Urządzenie posiada wysoki stopień dokładności w porównaniu z obecnie wykorzystywaną technologią sekwencjonowania i może pomóc w podejmowaniu decyzji klinicznych dotyczących leczenia inhibitorami kinaz tyrozynowych u takich pacjentów (np. gefitinib i erlotynib).
Badania nie są ograniczone jedynie do diagnozowania niedrobnokomórkowego raka płuca, ale i do innych typów nowotworów. Jeśli projekt zostanie z powodzeniem wdrożony, nowa technologia może zastąpić badania krwi jako główny sposób wykrywania raka.
Na konferencji poruszono również sprawę szybkości uzyskania wyników i kosztów diagnostyki. Obecnie na wynik biopsji czeka się do dwóch tygodni i wiąże się to z kosztami około 2000$. Nowe urządzenie skraca ten czas do niecałych 10 minut a koszt waha się w granicach 20-25$!

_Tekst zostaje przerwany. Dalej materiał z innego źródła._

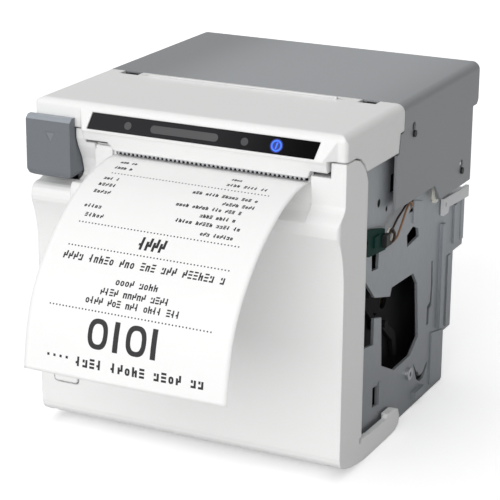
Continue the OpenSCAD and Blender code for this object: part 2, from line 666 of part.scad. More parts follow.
// each spring is a stack of level rings on a thin sleeve
module head_springs() color(GREY_STEEL) for (x=spring_x) difference() {
  union() {
    for (z=[116.5:1.15:122.5]) translate([x,spring_y,z]) wire_ring(2.1,0.3);
    rod_z(116.2,122.7,x,spring_y,1.9);
  }
  rod_z(116,123,x,spring_y,1.5);
}
// [y, z]: out along the top and back along the underside
cable_side = [[-44,113.2],[-41.5,112.9],[-38.6,110.4],[-30,107.4],[-14,105.8],[-8,106],
  [-6,108],[-6,110.9],[-5.7,110.9],[-5.7,107.9],[-7.8,105.7],[-14,105.5],[-30.1,107.1],
  [-38.8,110.1],[-41.7,112.6],[-44,112.9]];
module head_cable() color([0.86,0.84,0.78]) push_x(-20,40) polygon(cable_side);

// ---- cutter --------------------------------------------------------------
cutter_m = 0.6;
cutter_teeth = 12;
cut_pinion_teeth = 8;
rack_pitch = PI*cutter_m;
rack_y = -63.66;   // root line of the rack's teeth
module cutter_frame() color([0.6,0.62,0.64]) {
  difference() {
    box(-33,49.8,-61.8,-60.8,113.2,120.6);
    push_y(-63,5) for (x=[-20,38]) slot(x,117,6,2);
  }
  box(-34.4,-32.4,-63.9,-60.8,115.6,120.6);
  box(-38,-32.4,-61.8,-58.4,119.4,120.6);
  box(20,49.8,-60.8,-49.4,119,119.6);
  box(20,30.8,-49.4,-48.8,119,123.9);
}
module moving_blade() color([0.78,0.79,0.81]) {
  push_y(-63.95,0.8) polygon([[-31.5,114.7],[9.7,116.4],[49.8,114.7],[49.8,121.3],
    [53.1,121.3],[53.1,122.4],[46.6,122.4],[46.6,120.4],[-31.5,120.4]]);
  box(51.5,53.6,-64.8,-63.6,121.3,123.4);
  // rack
  push_x(53.2,3) polygon(concat([[-64.8,127.2],[-64.8,121.3],[rack_y,121.3]],
    [for (k=[-1:2], c=[[rack_y,-0.66],[-62.45,-0.2],[-62.45,0.2],[rack_y,0.66]])
      [c[0],cutter_at[1]+(k+0.5)*rack_pitch+c[1]]],
    [[rack_y,127.2]]));
}
module cutter_gear() color(IVORY) difference() {
  gear(53.3,2.8,cutter_at,cutter_teeth,cutter_m,180,1.03);
  rod_x(50,60,cutter_at+[2,0],0.4);
}
cut_pinion_angle =
  mesh_angle(bearing(cutter_at,cut_motor_at),180,cutter_teeth,cut_pinion_teeth);
module cutter_pinion() color(BRASS) {
  gear(53.3,3,cut_motor_at,cut_pinion_teeth,cutter_m,cut_pinion_angle,0.8);
  rod_x(50.5,56.5,cut_motor_at,0.8);
}
module cutter_motor() color(MOTOR_GREY) {
  difference() {
    union() {
      difference() {
        rod_x(31,52,cut_motor_at,4.4);
        box(30,53,-60,-40,128.3,130);
      }
      push_x(51.99,1.1)
        polygon([[-61.5,119.7],[-61.5,125],[-57,127.4],[-49.6,127.4],[-49.6,119.7]]);
    }
    rod_x(50.2,60,cut_motor_at,0.85);
  }
  // post of the cutter gear
  rod_x(53.09,56.4,cutter_at,1);
  rod_x(56.2,plate_in,cutter_at,1.6);
}

// ---- opening lever and latch ---------------------------------------------
lever_left = -65;
lever_right = lever_left+lever_w;
module open_lever() color([0.49,0.51,0.53]) difference() {
  intersection() {
    union() {
      box(lever_left,lever_right,-71,-67.4,101.5,124.9);
      box(lever_left,lever_right,-71,-60,101.5,121);
    }
    push_x(-70,30) polygon([[-71,104.2],[-70.4,102.4],[-68.8,101.5],[-62.6,101.5],
      [-60,104.6],[-60,124.9],[-69.4,124.9],[-71,123.5]]);
    push_y(-75,20) {
      round_rect(lever_left,lever_right,101.5,130,3);
      rect(lever_left,lever_right,112,124.9);
    }
  }
  box(-63,-48,-68.6,-59,104,119);
  box(-63,-48,-63.2,-59,100,105);
  // engraved triangle
  push_y(-71.5,0.7) polygon([[-56.5,119.2],[-52.5,119.2],[-54.5,115.5]]);
}
hook_side = [[-60.2,111.8],[-60.2,117.4],[-57,119.2],[-40.8,119.2],[-40.8,114.4],
  [-41.6,114.2],[-42.7,114.4],[-42.7,116.9],[-51.5,116.9],[-53,113.4],[-57,111.8]];
module latch_hook() color(DARK_STEEL) {
  push_x(-plate_in+0.3,1.4) difference() {
    union() {
      polygon(hook_side);
      disc(latch_at,3.4);
    }
    disc(latch_at,2.06);
  }
  // tongue and plate that carry the lever's moulded cap
  box(-plate_in+0.3,-plate_in+1.7,-68.5,-60.1,112,116.5);
  box(-62.8,-48.2,-68.5,-67.4,105,118.5);
}
module catch_pin() color(STEEL) {
  rod_x(-plate_in,-plate_in+2.2,catch_at,1.4);
  rod_x(-plate_in,-plate_in+0.2,catch_at,2.2);
}
module lever_spring() color(GREY_STEEL) {
  for (i=[0:3]) translate([-48.8+i*1.1,latch_at[0],latch_at[1]]) rotate([0,90,0])
    wire_ring(2.5,0.4);
  difference() {
    rod_x(-49.1,-45.2,latch_at,2.4);
    rod_x(-50,-45,latch_at,2.03);
  }
}

// ---- sensors and electronics ---------------------------------------------
module near_end_lever() color([0.12,0.12,0.13]) difference() {
  push_x(52.8,1.8) {
    disc(near_end_at,3.4);
    polygon([[-11.9,46.4],[-11.6,42.8],[3,31],[5.5,23],[9,24],[6,34]]);
    polygon([[-17,45],[-15.6,47],[-26,57],[-28.6,55.6]]);
  }
  rod_x(50,60,near_end_at,1.55);
}
module near_end_sensor() color([0.1,0.1,0.11]) {
  rod_x(52.4,plate_in,near_end_at,1.5);
  box(55.2,plate_in,-31.5,-22.5,60,67);
  difference() {
    box(52.4,plate_in,-30,-24,61.6,65.4);
    box(53,54.9,-33,-20,60,68);
  }
}
module side_board() color([0.04,0.22,0.14]) {
  difference() {
    push_x(plate_out+0.5,1) polygon([[-44,80.6],[-44,90.5],[-25,86],[-23.8,77.4],[-40,79]]);
    rod_x(50,70,[-42.2,85],0.9);
  }
  box(plate_out+1.5,plate_out+2.2,-36,-31,81.5,85.5);
  box(plate_out,plate_out+0.5,-42,-28,81.5,84.5);
}
// [y, z] along the two wires, front to back
upper_wire = [[-25,83],[-21,84],[-17,85.3],[-13,86.9],[-9,88],[-5,88.9],[-1,89.2],
  [2.4,88.2],[4.9,85.6]];
lower_wire = [[-25,80.6],[-22,78.8],[-19,78.2],[-16,78.8],[-13,80.2],[-10,82.2],[-7,84.2],
  [-4,86],[0,87],[3,85.9],[4.9,84.6]];
wire_w = 0.8;
module side_harness() color([0.2,0.13,0.1]) {
  box(plate_out+1.5,plate_out+3,-27.5,-24,79,84.2);
  for (p=[upper_wire,lower_wire]) push_x(plate_out+1.5,wire_w) polygon(band(p,wire_w));
  rod_x(plate_out-6,plate_out+2.3,[5.2,84.8],0.8);
}
module main_board() color([0.04,0.25,0.12]) difference() {
  box(-48,50,-8,44,board_bottom,board_top);
  for (x=board_x, y=board_y) rod_z(110,120,x,y,1.6);
}
module board_parts() color([0.09,0.09,0.1]) {
  box(-20,-4,4,20,board_top,115.3);
  box(6,22,6,16,board_top,114.8);
  box(28,34,2,12,board_top,116);
  for (x=[-38,-30]) rod_z(board_top,121,x,8,3.2);
  rod_z(104,board_bottom,30,2,4);
  box(-40,-28,-4,6,106,board_bottom);
  // socket of the head cable
  difference() {
    box(-24,24,-7.6,-3.6,109,board_bottom);
    box(-21,21,-6.2,-5.2,108,111);
  }
  box(35,42.5,-6,4,107.5,board_bottom);
}
// port bodies: [x0, x1, z0]
port_bodies = [[-41.6,-24,97.5],[-20,-7,99],[-3,13,98.5],[17,29,100.5],[32,43.6,98.5]];
module rear_ports() color([0.2,0.2,0.21]) difference() {
  for (p=port_bodies) box(p[0],p[1],33,48,p[2],board_bottom);
  rod_y(38,50,-33,104.7,5.6);
  boxes([
    [-18.2,-8.8,38,50,101,109.5],
    [-1,11,38,50,100.5,110],
    [19,27,40,50,102.5,109.5],
    [33.5,42.2,38,50,101,110]]);
}
module board_standoffs() color(BRASS) for (x=board_x, y=board_y) {
  rod_z(board_top,121.4,x,y,2.6);
  rod_z(110.8,board_top,x,y,1.5);
  rod_z(109.6,board_bottom,x,y,2.2);
}
module hood_screws() color([0.3,0.31,0.33]) for (p=hood_screws_at) {
  rod_pair(plate_out,half_w-hood_t,p,2.1);
  rod_pair(plate_out+1,half_w+0.1,p,0.75);
  rod_pair(half_w,half_w+0.8,p,1.35);
}
module frame_screws() color(STEEL) {
  for (p=[[7.2,16.4],[38,104],[-24,116.5],[20.2,96]]) difference() {
    rod_pair(plate_out,plate_out+1.4,p,2.5);
    rod_pair(plate_out+0.7,plate_out+2,p,1.1,$fn=6);
  }
  for (x=rear_screw_x, z=rear_screw_z) difference() {
    union() {
      rod_y(47,48.5,x,z,2.6);
      rod_y(44,47,x,z,1.6);
    }
    rod_y(47.7,49,x,z,1.2,$fn=6);
  }
}

top_cover();
indicator_window();
light_guides();
indicator_board();
tear_bar();
hood();
side_plate_right();
side_plate_left();
base_plate();
rear_plate();
top_plate();
head_bridge();
paper_bucket();
paper_roll();
roll_core();
paper_web();
receipt();
front_door();
door_liner();
platen_carrier();
platen_rubber();
platen_shaft();
platen_bushings();
platen_gear();
counter_blade();
latch_pin();
hinge_pins();
feed_button();
button_board();
idler_gear();
motor_pinion();
feed_motor();
motor_bracket();
gear_posts();
thermal_head();
heat_sink();
head_rod();
head_springs();
head_cable();
cutter_frame();
moving_blade();
cutter_gear();
cutter_pinion();
cutter_motor();
open_lever();
latch_hook();
catch_pin();
lever_spring();
near_end_lever();
near_end_sensor();
side_board();
side_harness();
main_board();
board_parts();
rear_ports();
board_standoffs();
rear_bracket();
rear_box();
hood_screws();
frame_screws();
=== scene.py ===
"""Receipt printer with a paper roll inside and a printed strip hanging from its exit.

This script gives them materials and adds the paper, print, springs, cables and small marks. +Z
is up, the front faces -Y and +X is to the right as seen from the front. Lengths are in
millimetres and become metres through MM, unless noted.
"""
import bpy, json, math, random
from mathutils import Vector, Matrix


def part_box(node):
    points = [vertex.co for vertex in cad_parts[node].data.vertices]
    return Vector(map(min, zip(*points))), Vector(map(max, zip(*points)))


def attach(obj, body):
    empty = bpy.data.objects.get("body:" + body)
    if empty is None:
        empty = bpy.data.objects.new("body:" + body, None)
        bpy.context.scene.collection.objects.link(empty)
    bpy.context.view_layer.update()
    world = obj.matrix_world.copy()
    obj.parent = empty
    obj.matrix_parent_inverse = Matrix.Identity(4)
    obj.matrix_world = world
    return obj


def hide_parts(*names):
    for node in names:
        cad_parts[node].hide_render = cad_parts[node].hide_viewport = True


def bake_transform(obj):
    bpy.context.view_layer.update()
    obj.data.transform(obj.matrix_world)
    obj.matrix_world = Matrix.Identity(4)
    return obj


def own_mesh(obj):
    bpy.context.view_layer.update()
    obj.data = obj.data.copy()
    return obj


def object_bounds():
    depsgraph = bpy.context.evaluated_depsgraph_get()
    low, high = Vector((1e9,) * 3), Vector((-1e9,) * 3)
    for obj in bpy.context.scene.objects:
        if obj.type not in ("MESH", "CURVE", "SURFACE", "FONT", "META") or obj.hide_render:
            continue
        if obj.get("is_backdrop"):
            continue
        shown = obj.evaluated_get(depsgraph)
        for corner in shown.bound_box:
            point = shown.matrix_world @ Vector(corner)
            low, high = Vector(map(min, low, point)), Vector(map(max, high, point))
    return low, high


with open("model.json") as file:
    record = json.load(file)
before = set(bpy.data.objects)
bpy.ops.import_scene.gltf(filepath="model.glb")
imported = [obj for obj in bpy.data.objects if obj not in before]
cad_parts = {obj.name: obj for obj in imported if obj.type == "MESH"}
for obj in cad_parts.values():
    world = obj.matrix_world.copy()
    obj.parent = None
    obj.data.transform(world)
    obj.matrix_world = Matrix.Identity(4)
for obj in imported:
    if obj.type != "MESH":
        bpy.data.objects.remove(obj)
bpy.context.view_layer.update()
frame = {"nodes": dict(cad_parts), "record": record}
random.seed(7)

MM = 0.001
ROLL_Y, ROLL_Z, ROLL_RADIUS = -2.0, 49.0, 40.0  # the roll's axis runs along X
PAPER_THICKNESS = 0.1
PLATE_X = 60.0  # outer face of the right side plate


# ---------------------------------------------------------------- shader nodes
def add_node(tree, kind, inputs=None, **settings):
    """Add a shader node; inputs maps each socket to a value or to the socket that feeds it."""
    node = tree.nodes.new("ShaderNode" + kind)
    for key, value in settings.items():
        setattr(node, key, value)
    for key, value in (inputs or {}).items():
        if isinstance(value, bpy.types.NodeSocket):
            tree.links.new(value, node.inputs[key])
        else:
            node.inputs[key].default_value = value
    return node


def math_node(tree, operation, first, second):
    return add_node(tree, "Math", {0: first, 1: second}, operation=operation).outputs[0]


def map_range(tree, value, to_range, from_range=(0.0, 1.0), smooth=False):
    return add_node(tree, "MapRange", {
        "Value": value,
        "From Min": from_range[0], "From Max": from_range[1],
        "To Min": to_range[0], "To Max": to_range[1],
    }, interpolation_type="SMOOTHSTEP" if smooth else "LINEAR").outputs[0]


def grey(tree, level):
    return add_node(tree, "CombineColor", {0: level, 1: level, 2: level}).outputs[0]


def multiply(tree, colour, gain):
    """Colour times a grey gain."""
    return add_node(tree, "Mix", {"Factor": 1, "A": colour, "B": grey(tree, gain)},
                    data_type="RGBA", blend_type="MULTIPLY").outputs["Result"]


def ring_gain(tree, position, centre):
    """Uneven rings around an axis along X; centre is its (y, z) in metres."""
    place = add_node(tree, "SeparateXYZ", {0: position}).outputs
    offset = add_node(tree, "CombineXYZ", {
        axis: math_node(tree, "SUBTRACT", place[axis], centre[axis - 1]) for axis in (1, 2)})
    radius = add_node(tree, "VectorMath", {0: offset.outputs[0]}, operation="LENGTH")
    rings_per_metre = 9000.0
    scaled = math_node(tree, "MULTIPLY", radius.outputs["Value"], rings_per_metre)
    noise = add_node(tree, "TexNoise", {"Scale": 1.0, "W": scaled}, noise_dimensions="1D")
    return map_range(tree, noise.outputs["Fac"], (0.82, 1.04), from_range=(0.3, 0.7))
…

– Test śliny jest niezwykle dokładny i w 100 procentach skuteczny. Do tego jest bardzo prosty. Może być przeprowadzony nie tylko przez lekarza, farmaceutę czy dentystę, ale nawet w domowym zaciszu – powiedział profesor David Wong z Uniwersytetu Stanowego w Kalifornii.
Twórcy technologii utrzymują, że ich obecne badanie powinno być postrzegane jako narzędzie do badań przesiewowych lub do oceny ryzyka jedynie u pacjentów z objawami i że nie ma na celu zastąpienia biopsji. Badania kliniczne dotyczące zatwierdzenia regulacyjnego rozpocznie się w połowie tego roku. Jeżeli wszystko pójdzie dobrze metoda wejdzie do powszechnego użytku w Stanach Zjednoczonych już na początku 2017 roku. Oznacza to, że najpóźniej do 2020 roku będzie mogła trafić także na europejskie rynki.